Personenauto’s zullen de komende decennia naar verwachting overschakelen van de verbrandingsmotor op elektrische aandrijving. Dat vraagt wel een heel nieuwe infrastructuur van laadpalen en -stations. Maar voor zware trucks, schepen en vliegtuigen is dit geen optie, omdat de benodigde batterij veel te zwaar zou zijn. Daarom zoeken deze sectoren naar andere alternatieven. „En die moeten aan allerlei eisen voldoen”, zegt André Bardow, hoogleraar energie- en processysteemtechniek aan de Eidgenössische Technische Hochschule Zürich en coördinerend auteur van de publicatie. Zo’n nieuwe brandstof moet klimaatneutraal zijn, zo weinig mogelijk roet en stikstofoxiden uitstoten, en de technologie moet liefst snel zijn op te schalen. „Onze brandstof voldoet aan alle drie”, zegt Bardow.
Weinig zuurstof
De technologie die de ingenieurs gebruikten voor de productie van hun truckbrandstof is de Fischer-Tropschsynthese, begin vorige eeuw ontwikkeld door de Duitse chemici Franz Fischer en Hans Tropsch. Hierbij wordt een koolstofhoudend materiaal verbrand, met weinig zuurstof. Er ontstaat dan syngas, een mengsel van koolmonoxide en waterstof. Van dit syngas zijn synthetische koolwaterstoffen van verschillende lengtes, en met verschillende eigenschappen te maken.
Bardow legt uit dat er bij Fischer-Tropschsynthese vaak twee soorten verbindingen ontstaan. Alkanen, dat zijn ketens van koolstofatomen die met enkele bindingen aan elkaar vastzitten. En olefinen, die ook dubbelgebonden C-atomen hebben. „Normaal wil je die olefinen liefst niet, want dan is je verbranding minder schoon”, zegt Bardow. Daarom wordt de synthese zo afgesteld dat er zo min mogelijk olefinen bij ontstaan. Maar in dit geval wilden de onderzoekers die verbindingen juist. Zij stelden het proces zo af dat er een mix van alkanen en olefinen werd gevormd. De olefinen werden daarna omgezet in alcoholen. „Die alcoholen leveren je de zuurstof waarmee je roet en stikstofoxiden kunt killen”, zegt Bardow.
In tests met een truckmotor bleek er bij gebruik van de synthetische brandstof 55 tot 70 procent minder roet vrij te komen dan bij gebruik van diesel. De uitstoot van stikstofoxiden lag zo’n 35 procent lager.
Als bron voor koolstof gebruikten ze biomassa of CO2, die uit de lucht kan worden gezuiverd. Vaak wordt gezegd dat biomassa klimaatneutraal is.

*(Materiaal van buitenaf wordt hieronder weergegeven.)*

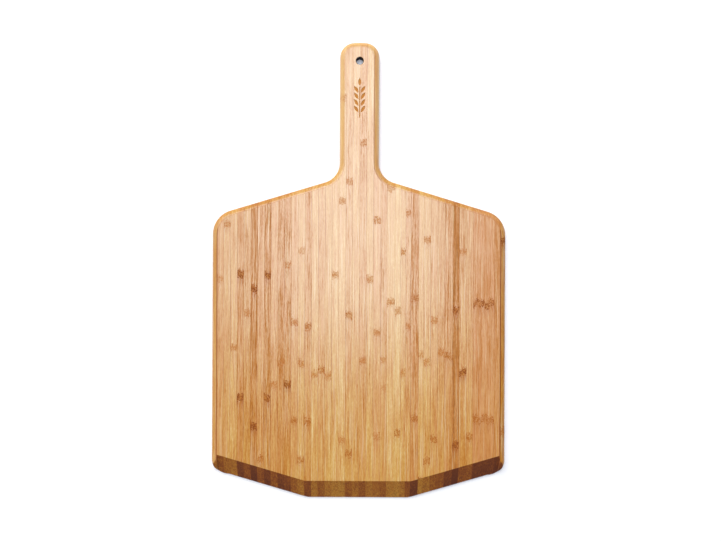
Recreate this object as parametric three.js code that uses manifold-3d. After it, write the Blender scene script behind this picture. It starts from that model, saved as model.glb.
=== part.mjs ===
// A pizza peel for an outdoor oven: one flat board of upright bamboo strips, glued edge to edge.
// The middle strips run on to make the handle. Each strip is its own solid. The front edge is cut to
// a bevel between the two edge strips, whose tops are rounded down towards the front corners.
// Millimetres. +Y points along the handle, +X to the right and +Z up from the resting face at z = 0.
import * as THREE from 'three';
import { mergeVertices } from 'three/addons/utils/BufferGeometryUtils.js';
import Module from 'manifold-3d';

const wasm = await Module();
wasm.setup();

// ---- Driving dimensions ----

const LENGTH = 475; // from the front edge to the end of the handle
const BLADE_WIDTH = 305;
const HANDLE_WIDTH = 41;
const THICKNESS = 12;

const HALF_LENGTH = LENGTH / 2;
const HALF_BLADE = BLADE_WIDTH / 2;
const HALF_HANDLE = HANDLE_WIDTH / 2;

const END_SLOPE = THREE.MathUtils.degToRad(4); // the handle end falls away to both sides at this angle
const END_CROWN_RADIUS = 60; // joins the two slopes
const END_CORNER_RADIUS = 15.5;

const NECK_Y = 96.5; // where the handle's side would meet the shoulder if the corner were sharp
const NECK_FILLET = 21;
const SHOULDER_Y = 56.5; // where the shoulder would meet the blade's side
const SHOULDER_RADIUS = 26;

const FRONT_CORNER_Y = -213.3; // the foremost line of each front corner
const FRONT_CORNER_RADIUS = 17;
const KINK_X = 135.2; // where the front corner meets the raked front edge
const KINK_RADIUS = 1;
const TIP_X = 52.3; // half the width of the straight front edge
const TIP_RADIUS = 3;

const UNDERSIDE_ROUND = 1.5; // small round along every lower edge
const TOP_ROUND_WIDTH = 5.5; // large round along the handle, shoulders, sides and front corners
const TOP_ROUND_HEIGHT = 5;
const QUIRK = 0.5; // small upright step between the large round and the flat top

const BEVEL_WIDTH = 19.5; // the slope that slides under the dough, along the straight front edge
const RAKED_BEVEL_WIDTH = 18; // the same slope along the raked edges at both sides
const NOSE_HEIGHT = 2; // thickness left at the leading edge
const EDGE_STRIP_ROUND_Y = -192; // from here forwards an edge strip's top curves down to the corner
const EDGE_STRIP_ROUND_RADIUS = 21.5;

const HANG_HOLE_Y = 217.6;
const HANG_HOLE_RADIUS = 4;

// Strip widths from left to right. They add up to the blade's width.
const EDGE_WIDTH = 6;
const LEFT_WIDTHS = [6.6, ...Array(17).fill(7)];
const HANDLE_WIDTHS = [...Array(5).fill(7.2), 7.6];
const RIGHT_WIDTHS = [6.4, 8.2, 6.2, 5.2, 5.2, 8.3, 5.2, 7.2, 7.3, 7.3, 8.2, 6.8, 7.7, 6.7];
const WIDE_STRIP_WIDTH = 22;
const OUTER_RIGHT_WIDTH = 5.9;

// ---- Outline ----

// The crown's arc just touches the object's full length, so its sharp corner stands a little above.
const CROWN_Y = HALF_LENGTH + END_CROWN_RADIUS * (1 / Math.cos(END_SLOPE) - 1);

// The sharp corners of the right half, from the handle end round to the front, each with its radius
// and the number of straight steps that its arc takes.
const HALF_CORNERS = [
  { x: HALF_HANDLE, y: CROWN_Y - HALF_HANDLE * Math.tan(END_SLOPE), radius: END_CORNER_RADIUS, steps: 7 },
  { x: HALF_HANDLE, y: NECK_Y, radius: NECK_FILLET, steps: 6 },
  { x: HALF_BLADE, y: SHOULDER_Y, radius: SHOULDER_RADIUS, steps: 6 },
  { x: HALF_BLADE, y: FRONT_CORNER_Y, radius: FRONT_CORNER_RADIUS, steps: 8 },
  { x: KINK_X, y: FRONT_CORNER_Y, radius: KINK_RADIUS, steps: 1 },
  { x: TIP_X, y: -HALF_LENGTH, radius: TIP_RADIUS, steps: 2 },
];

// The whole outline's sharp corners, counter-clockwise seen from above.
function sharpCorners() {
  const crown = { x: 0, y: CROWN_Y, radius: END_CROWN_RADIUS, steps: 4 };
  const left = HALF_CORNERS.map((corner) => ({ ...corner, x: -corner.x }));
  return [crown, ...left, ...HALF_CORNERS.toReversed()];
}

// One corner moved in by `inset` and rounded, as points along its arc. A bend towards the inside of
// the board grows its radius as the outline moves in, and a corner pointing outwards shrinks it.
function roundedCorner(before, corner, after, inset) {
  const here = new THREE.Vector2(corner.x, corner.y);
  const along = here.clone().sub(before).normalize();
  const onward = new THREE.Vector2(after.x, after.y).sub(here).normalize();
  const turn = Math.atan2(along.cross(onward), along.dot(onward));
  const side = Math.sign(turn);
  const radius = Math.max(corner.radius - side * inset, 0.3);
  const inwards = new THREE.Vector2(-along.y - onward.y, along.x + onward.x).normalize();
  const centre = here.addScaledVector(inwards, (inset + side * radius) / Math.cos(turn / 2));
  const first = Math.atan2(-side * along.x, side * along.y);
  const points = [];
  for (let i = 0; i <= corner.steps; i += 1) {
    const angle = first + turn * (i / corner.steps);
    points.push(new THREE.Vector2(Math.cos(angle), Math.sin(angle)).multiplyScalar(radius).add(centre));
  }
  return points;
}

// The whole outline moved in by `inset`. Every call gives the same number of points.
function outline(inset) {
  const corners = sharpCorners();
  const count = corners.length;
  return corners.flatMap((corner, i) => {
    const before = corners[(i + count - 1) % count];
    return roundedCorner(before, corner, corners[(i + 1) % count], inset);
  });
}

// ---- Edge section ----

// Levels from the resting face up to the flat top, as [inset, z].
function edgeLevels() {
  const levels = [];
  const lowSteps = 2;
  for (let i = 0; i <= lowSteps; i += 1) {
    const angle = (Math.PI / 2) * (i / lowSteps);
    levels.push([UNDERSIDE_ROUND * (1 - Math.sin(angle)), UNDERSIDE_ROUND * (1 - Math.cos(angle))]);
  }
  const roundTop = THICKNESS - QUIRK;
  const roundFoot = roundTop - TOP_ROUND_HEIGHT;
  const highSteps = 4;
  for (let i = 0; i <= highSteps; i += 1) {
    const angle = (Math.PI / 2) * (i / highSteps);
    const inset = TOP_ROUND_WIDTH * (1 - Math.cos(angle));
    levels.push([inset, roundFoot + TOP_ROUND_HEIGHT * Math.sin(angle)]);
  }
  levels.push([TOP_ROUND_WIDTH, THICKNESS]);
  return levels;
}

// ---- Solids ----

function toSolid(geometry) {
  const bare = geometry.clone();
  bare.deleteAttribute('normal');
  bare.deleteAttribute('uv');
  const merged = mergeVertices(bare);
  const mesh = new wasm.Mesh({
    numProp: 3,
    vertProperties: new Float32Array(merged.attributes.position.array),
    triVerts: new Uint32Array(merged.index.array),
  });
  return new wasm.Manifold(mesh);
}

function toGeometry(solid) {
  const { vertProperties, triVerts } = solid.getMesh();
  const geometry = new THREE.BufferGeometry();
  geometry.setAttribute('position', new THREE.BufferAttribute(vertProperties, 3));
  geometry.setIndex(new THREE.BufferAttribute(triVerts, 1));
  geometry.computeVertexNormals();
  return geometry;
}

// The board before the front bevel and the hanging hole: rings of the outline, joined level by level.
function boardGeometry() {
  const rings = edgeLevels().map(([inset, z]) => outline(inset).map((p) => [p.x, p.y, z]));
  const count = rings[0].length;
  const triangles = [];
  for (let level = 0; level < rings.length - 1; level += 1) {
    for (let i = 0; i < count; i += 1) {
      const next = (i + 1) % count;
      const low = level * count;
      const high = low + count;
      triangles.push(low + i, low + next, high + next);
      triangles.push(low + i, high + next, high + i);
    }
  }
  const topStart = (rings.length - 1) * count;
  const flat = (ring) => ring.map(([x, y]) => new THREE.Vector2(x, y));
  for (const [a, b, c] of THREE.ShapeUtils.triangulateShape(flat(rings[0]), [])) {
    triangles.push(a, c, b);
  }
  for (const [a, b, c] of THREE.ShapeUtils.triangulateShape(flat(rings.at(-1)), [])) {
    triangles.push(topStart + a, topStart + b, topStart + c);
  }
  const geometry = new THREE.BufferGeometry();
  geometry.setAttribute('position', new THREE.Float32BufferAttribute(rings.flat(2), 3));
  geometry.setIndex(triangles);
  return geometry;
}

// A block whose lower face is the bevel's plane, for the front line from `start` to `end`. The slope
// is the same everywhere, so a narrower bevel leaves the edge under it a little thicker.
function bevelCutter(start, end, width) {
  const overlap = 60;
  const length = start.distanceTo(end) + 2 * overlap;
  const drop = (THICKNESS - NOSE_HEIGHT) / BEVEL_WIDTH;
  const block = new THREE.BoxGeometry(length, 2 * overlap, overlap);
  block.translate(0, 0, overlap / 2);
  block.rotateX(Math.atan(drop));
  block.rotateZ(Math.atan2(end.y - start.y, end.x - start.x));
  block.translate((start.x + end.x) / 2, (start.y + end.y) / 2, THICKNESS - drop * width);
  return toSolid(block);
}

// Everything above the curve that rounds the edge strips down at the front, across the whole width.
function edgeStripRound() {
  const steps = 10;
  const reach = 60;
  const shape = new THREE.Shape();
  shape.moveTo(EDGE_STRIP_ROUND_Y, THICKNESS + reach);
  for (let i = 0; i <= steps; i += 1) {
    const angle = THREE.MathUtils.degToRad(75) * (i / steps);
    const y = EDGE_STRIP_ROUND_Y - EDGE_STRIP_ROUND_RADIUS * Math.sin(angle);
    shape.lineTo(y, THICKNESS - EDGE_STRIP_ROUND_RADIUS * (1 - Math.cos(angle)));
  }
  shape.lineTo(EDGE_STRIP_ROUND_Y - reach, -reach);
  shape.lineTo(EDGE_STRIP_ROUND_Y - reach, THICKNESS + reach);
  const cutter = new THREE.ExtrudeGeometry(shape, { depth: 2 * BLADE_WIDTH, bevelEnabled: false });
  cutter.translate(0, 0, -BLADE_WIDTH);
  const alongY = new THREE.Vector3(0, 1, 0);
  const alongZ = new THREE.Vector3(0, 0, 1);
  const alongX = new THREE.Vector3(1, 0, 0);
  cutter.applyMatrix4(new THREE.Matrix4().makeBasis(alongY, alongZ, alongX));
  return toSolid(cutter);
}

function hangingHole() {
  const drill = new THREE.CylinderGeometry(HANG_HOLE_RADIUS, HANG_HOLE_RADIUS, 3 * THICKNESS, 32);
  drill.rotateX(Math.PI / 2);
  drill.translate(0, HANG_HOLE_Y, 0);
  return toSolid(drill);
}

function bevelled(board) {
  const kinkLeft = new THREE.Vector2(-KINK_X, FRONT_CORNER_Y);
  const kinkRight = new THREE.Vector2(KINK_X, FRONT_CORNER_Y);
  const tipLeft = new THREE.Vector2(-TIP_X, -HALF_LENGTH);
  const tipRight = new THREE.Vector2(TIP_X, -HALF_LENGTH);
  return board
    .subtract(bevelCutter(kinkLeft, tipLeft, RAKED_BEVEL_WIDTH))
    .subtract(bevelCutter(tipLeft, tipRight, BEVEL_WIDTH))
    .subtract(bevelCutter(tipRight, kinkRight, RAKED_BEVEL_WIDTH));
}

// ---- Strips ----

const BAMBOO_TONES = [0xe6c08c, 0xdcb27a, 0xe9c99b, 0xd8a86c, 0xe2b98a];

// The piece of a board between x = left and x = left + width, with its origin on its own middle line.
function strip(board, name, left, width, toneIndex) {
  const middle = left + width / 2;
  const slab = new THREE.BoxGeometry(width, 2 * LENGTH, 4 * THICKNESS);
  slab.translate(middle, 0, 0);
  const geometry = toGeometry(board.intersect(toSolid(slab)));
  geometry.translate(-middle, 0, 0);
  const material = new THREE.MeshStandardMaterial({
    color: BAMBOO_TONES[toneIndex % BAMBOO_TONES.length],
    roughness: 0.55,
    metalness: 0,
  });
  const mesh = new THREE.Mesh(geometry, material);
  mesh.name = name;
  mesh.position.x = middle;
  return mesh;
}

// The strips' names and widths, in three runs: left of the handle, through the handle and right of it.
function stripRuns() {
  const numbered = (stem, widths, digits) =>
    widths.map((width, i) => ({ name: `${stem}_${String(i + 1).padStart(digits, '0')}`, width }));
  const left = [
    { name: 'left_edge_strip', width: EDGE_WIDTH },
    ...numbered('left_strip', LEFT_WIDTHS, 2),
  ];
  const right = [
    ...numbered('right_strip', RIGHT_WIDTHS, 2),
    { name: 'wide_strip', width: WIDE_STRIP_WIDTH },
    { name: 'outer_right_strip', width: OUTER_RIGHT_WIDTH },
    { name: 'right_edge_strip', width: EDGE_WIDTH },
  ];
  return [left, numbered('handle_strip', HANDLE_WIDTHS, 1), right];
}

function buildPeel() {
  const plainBoard = toSolid(boardGeometry()).subtract(hangingHole());
  const bevelledBoard = bevelled(plainBoard);
  const roundedBoard = plainBoard.subtract(edgeStripRound());
  const peel = new THREE.Group();
  let left = -HALF_BLADE;
  let toneIndex = 0;
  for (const run of stripRuns()) {
    const group = new THREE.Group();
    for (const { name, width } of run) {
      const board = name.endsWith('edge_strip') ? roundedBoard : bevelledBoard;
      group.add(strip(board, name, left, width, toneIndex));
      left = Math.round((left + width) * 10) / 10; // both neighbours share exactly this plane
      toneIndex += 1;
    }
    peel.add(group);
  }
  return peel;
}

export default buildPeel();
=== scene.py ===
# A bamboo pizza peel: upright strips glued edge to edge, seen from straight above on a white sweep.
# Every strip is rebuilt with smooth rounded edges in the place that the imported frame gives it.
# Metres. +Y points along the handle, +X to the right and +Z up from the resting face at z = 0.
import math

import bmesh
import bpy
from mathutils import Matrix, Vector


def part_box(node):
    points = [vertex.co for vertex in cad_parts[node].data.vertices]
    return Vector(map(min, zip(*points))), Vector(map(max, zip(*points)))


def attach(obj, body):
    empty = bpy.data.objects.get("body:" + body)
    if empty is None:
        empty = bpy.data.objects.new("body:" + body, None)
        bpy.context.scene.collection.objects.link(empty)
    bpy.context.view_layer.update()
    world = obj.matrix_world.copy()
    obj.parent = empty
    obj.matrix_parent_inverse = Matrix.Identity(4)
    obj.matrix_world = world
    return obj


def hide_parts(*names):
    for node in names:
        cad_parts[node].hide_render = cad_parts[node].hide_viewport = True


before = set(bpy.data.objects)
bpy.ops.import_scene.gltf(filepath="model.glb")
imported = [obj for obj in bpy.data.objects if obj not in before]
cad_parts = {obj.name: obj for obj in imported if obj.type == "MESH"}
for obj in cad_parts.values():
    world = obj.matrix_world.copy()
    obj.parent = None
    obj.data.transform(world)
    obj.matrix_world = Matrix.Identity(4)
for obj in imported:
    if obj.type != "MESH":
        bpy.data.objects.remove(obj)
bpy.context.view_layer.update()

MM = 0.001

# ---- Driving dimensions, from the frame where it holds them ----

HALF_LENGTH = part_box("handle_strip_3")[1].y
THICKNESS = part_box("handle_strip_3")[1].z
HALF_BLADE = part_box("right_edge_strip")[1].x
HALF_HANDLE = 20.5 * MM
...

Want een plant legt dezelfde hoeveelheid CO2 vast die later bij de verbranding van de brandstof weer vrijkomt. Maar dat klopt niet helemaal, want het proces van het maken van de synthetische brandstof kost energie. „Daarom schrijven we dat we met deze brandstof richting klimaatneutraal gaan”, zegt Bardow.
Een bekend procédé
Ook testten ze de mogelijke aantasting van rubberen slangen door de brandstofmix. „In Duitsland heeft de E10-brandstof veel discussie losgemaakt, omdat bij sommige automerken slangen en afdichtingen erdoor werden aangetast.” Ze komen erop uit dat een mengsel met 20 tot 40 gewichtsprocent aan alcoholen het best werkt.

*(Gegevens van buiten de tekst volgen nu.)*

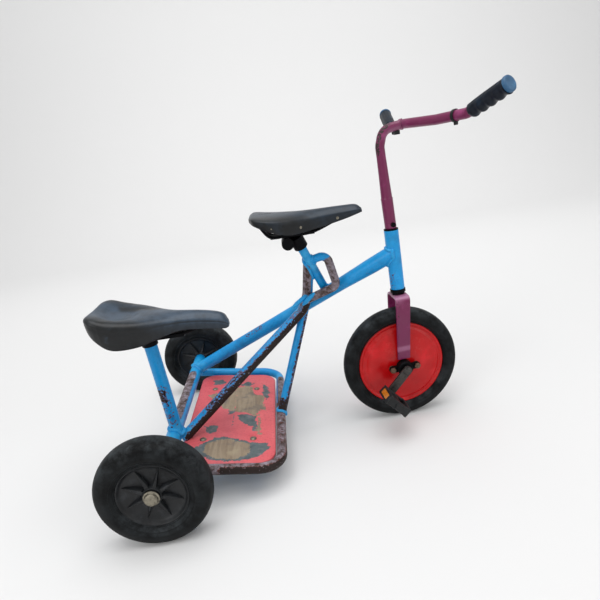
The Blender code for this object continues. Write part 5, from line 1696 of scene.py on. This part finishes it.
def build_stage():
    """A floor that bends up into a wall behind the object."""
    rows = [(FLOOR_FRONT, 0.0), (BEND_START, 0.0)]
    rows += [(BEND_START + BEND_RADIUS * math.sin(a), BEND_RADIUS - BEND_RADIUS * math.cos(a))
             for a in (math.radians(step * 5) for step in range(1, 19))]
    rows.append((BEND_START + BEND_RADIUS, WALL_TOP))
    vertices = [(x, y, z) for y, z in rows for x in (-STAGE_HALF, STAGE_HALF)]
    faces = [(2 * i, 2 * i + 1, 2 * i + 3, 2 * i + 2) for i in range(len(rows) - 1)]
    sweep = bpy.data.objects.new("studio_sweep", mesh_from(vertices, faces, "studio_sweep"))
    sweep.data.materials.append(FINISHES["paper"])
    sweep.data.shade_smooth()
    bpy.context.scene.collection.objects.link(sweep)


def soft_light(name, at, target, size, power):
    data = bpy.data.lights.new(name, "AREA")
    data.shape = "RECTANGLE"
    data.size, data.size_y = size
    data.energy = power
    made = bpy.data.objects.new(name, data)
    way = Vector(target) - Vector(at)
    made.matrix_world = Matrix.Translation(at) @ way.to_track_quat("-Z", "Y").to_matrix().to_4x4()
    bpy.context.scene.collection.objects.link(made)


def build_lights():
    bpy.context.scene.view_settings.view_transform = "Standard"
    world = bpy.data.worlds.new("studio_air")
    bpy.context.scene.world = world
    world.use_nodes = True
    sky = world.node_tree.nodes["Background"]
    sky.inputs["Color"].default_value = (1.0, 1.0, 1.0, 1.0)
    sky.inputs["Strength"].default_value = 0.68
    soft_light("overhead", (0.1, -0.3, 2.9), (0.05, 0.1, 0.0), (2.8, 2.2), 50.0)
    soft_light("window", (-2.2, -2.2, 1.7), (0.0, 0.0, 0.3), (1.2, 1.2), 17.0)
    soft_light("fill", (2.4, -1.6, 1.2), (0.1, 0.0, 0.3), (1.4, 1.4), 7.0)
    soft_light("backdrop_wash", (0.3, 1.3, 2.2), (0.3, 4.0, 0.9), (5.0, 0.8), 30.0)


CAMERA_AT = (AXLE.x + 0.2879, -0.984, 0.6144)
CAMERA_RIGHT, CAMERA_UP = Vector((0.9878, -0.0747, -0.1364)), Vector((0.1527, 0.3019, 0.941))


def build_camera():
    data = bpy.data.cameras.new("camera")
    data.sensor_width, data.lens = 36.0, 28.896
    data.shift_x, data.shift_y = -0.01875, 0.0071
    data.clip_start, data.clip_end = 0.05, 60.0
    made = bpy.data.objects.new("camera", data)
    back = CAMERA_RIGHT.cross(CAMERA_UP).normalized()
    up = back.cross(CAMERA_RIGHT).normalized()
    made.matrix_world = (Matrix.Translation(CAMERA_AT)
                         @ Matrix((CAMERA_RIGHT, up, back)).transposed().to_4x4())
    bpy.context.scene.collection.objects.link(made)
    bpy.context.scene.camera = made


# Operators.


class TricycleStep:
    bl_options = {"REGISTER", "UNDO"}


class TRICYCLE_OT_prepare(TricycleStep, bpy.types.Operator):
    """Builds the shared finishes and the geometry node trees"""
    bl_idname = "tricycle.prepare"
    bl_label = "Finishes and Trees"

    def execute(self, context):
        build_finishes(context.scene.tricycle_paint)
        build_trees()
        return {"FINISHED"}


class TRICYCLE_OT_stage(TricycleStep, bpy.types.Operator):
    """Builds the pale floor, the soft lights and the camera"""
    bl_idname = "tricycle.stage"
    bl_label = "Studio"

    def execute(self, context):
        build_stage()
        build_lights()
        build_camera()
        return {"FINISHED"}


class TRICYCLE_OT_frame_tubes(TricycleStep, bpy.types.Operator):
    """Builds the painted tubes and their weld beads"""
    bl_idname = "tricycle.frame_tubes"
    bl_label = "Frame Tubes"

    def execute(self, context):
        build_frame_tubes(context.scene.tricycle_tubes)
        return {"FINISHED"}


class TRICYCLE_OT_footboard(TricycleStep, bpy.types.Operator):
    """Builds the worn footboard with its straps and bolts"""
    bl_idname = "tricycle.footboard"
    bl_label = "Footboard"

    def execute(self, context):
        build_footboard()
        return {"FINISHED"}


class TRICYCLE_OT_rear_wheels(TricycleStep, bpy.types.Operator):
    """Builds both rear wheels and their axle caps"""
    bl_idname = "tricycle.rear_wheels"
    bl_label = "Rear Wheels"

    def execute(self, context):
        for side in ("left", "right"):
            build_rear_wheel(side, context.scene.tricycle_wheels)
        dress("rear_axle_rod", "zinc")
        return {"FINISHED"}


class TRICYCLE_OT_front_wheel(TricycleStep, bpy.types.Operator):
    """Builds the front tyre and its two discs"""
    bl_idname = "tricycle.front_wheel"
    bl_label = "Front Wheel"

    def execute(self, context):
        build_front_wheel(context.scene.tricycle_wheels)
        return {"FINISHED"}


class TRICYCLE_OT_fork(TricycleStep, bpy.types.Operator):
    """Builds the fork and finishes its bearings"""
    bl_idname = "tricycle.fork"
    bl_label = "Fork"

    def execute(self, context):
        build_fork()
        return {"FINISHED"}


class TRICYCLE_OT_handlebar(TricycleStep, bpy.types.Operator):
    """Builds the bent handlebar, its clips and its grips"""
    bl_idname = "tricycle.handlebar"
    bl_label = "Handlebar"

    def execute(self, context):
        build_handlebar(context.scene.tricycle_tubes)
        return {"FINISHED"}


class TRICYCLE_OT_drive(TricycleStep, bpy.types.Operator):
    """Builds the cranks, the pedals and the bearing nuts"""
    bl_idname = "tricycle.drive"
    bl_label = "Drive"

    def execute(self, context):
        build_drive(context.scene.tricycle_wheels)
        return {"FINISHED"}


class TRICYCLE_OT_rear_saddle(TricycleStep, bpy.types.Operator):
    """Builds the padded rear saddle"""
    bl_idname = "tricycle.rear_saddle"
    bl_label = "Rear Saddle"

    def execute(self, context):
        build_rear_saddle()
        return {"FINISHED"}


class TRICYCLE_OT_front_saddle(TricycleStep, bpy.types.Operator):
    """Builds the hard front saddle"""
    bl_idname = "tricycle.front_saddle"
    bl_label = "Front Saddle"

    def execute(self, context):
        build_front_saddle()
        return {"FINISHED"}


STEPS = (TRICYCLE_OT_prepare, TRICYCLE_OT_stage,
         TRICYCLE_OT_frame_tubes, TRICYCLE_OT_footboard,
         TRICYCLE_OT_rear_wheels, TRICYCLE_OT_front_wheel,
         TRICYCLE_OT_fork, TRICYCLE_OT_handlebar,
         TRICYCLE_OT_drive, TRICYCLE_OT_rear_saddle,
         TRICYCLE_OT_front_saddle)


class TRICYCLE_PT_panel(bpy.types.Panel):
    """Lists the building steps and what can be changed"""
    bl_label = "Two-Seat Tricycle"
    bl_idname = "TRICYCLE_PT_panel"
    bl_space_type = "VIEW_3D"
    bl_region_type = "UI"
    bl_category = "Tricycle"

    def draw(self, context):
        layout = self.layout
        for step in STEPS:
            layout.operator(step.bl_idname)
        for group in (context.scene.tricycle_tubes, context.scene.tricycle_wheels,
                      context.scene.tricycle_paint):
            box = layout.box()
            for name in group.__annotations__:
                box.prop(group, name)


CLASSES = (TricycleTubes, TricycleWheels, TricyclePaint, *STEPS, TRICYCLE_PT_panel)


def register():
    for entry in CLASSES:
        bpy.utils.register_class(entry)
    bpy.types.Scene.tricycle_tubes = PointerProperty(type=TricycleTubes)
    bpy.types.Scene.tricycle_wheels = PointerProperty(type=TricycleWheels)
    bpy.types.Scene.tricycle_paint = PointerProperty(type=TricyclePaint)


def unregister():
    for name in ("tricycle_tubes", "tricycle_wheels", "tricycle_paint"):
        delattr(bpy.types.Scene, name)
    for entry in reversed(CLASSES):
        bpy.utils.unregister_class(entry)


def main():
    register()
    for step in STEPS:
        getattr(bpy.ops.tricycle, step.bl_idname.split(".")[1])()
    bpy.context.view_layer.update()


if __name__ == "__main__":
    main()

Volgens Bart Somers, universitair hoofddocent interne verbrandingsmotoren en duurzame brandstoffen aan de Technische Universiteit Eindhoven, is het een groot voordeel dat de onderzoekers een bekend procédé hebben gebruikt, waarmee sommige grote brandstofproducenten (zoals Shell) al synthetische brandstof maken. „Je kunt allerlei mooie dingen verzinnen, maar als het niet snel op grote schaal te ontwikkelen is, dan komt het als mosterd na de maaltijd”, zegt Somers, die niet bij de studie betrokken was.
Met het Twentse bedrijf BTG heeft hij ook gewerkt aan een alternatief voor diesel, op basis van zogeheten pyrolyse-olie. Het heeft dezelfde voordelen, zegt hij. Een bekende, schaalbare techniek, met lage emissies van roet en stikstofoxiden. „Maar een pilotfabriek kost al gauw honderden miljoenen euro’s. Daarvoor heb je een bedrijf met heel veel geld nodig. Of een overheid die erin durft te investeren.”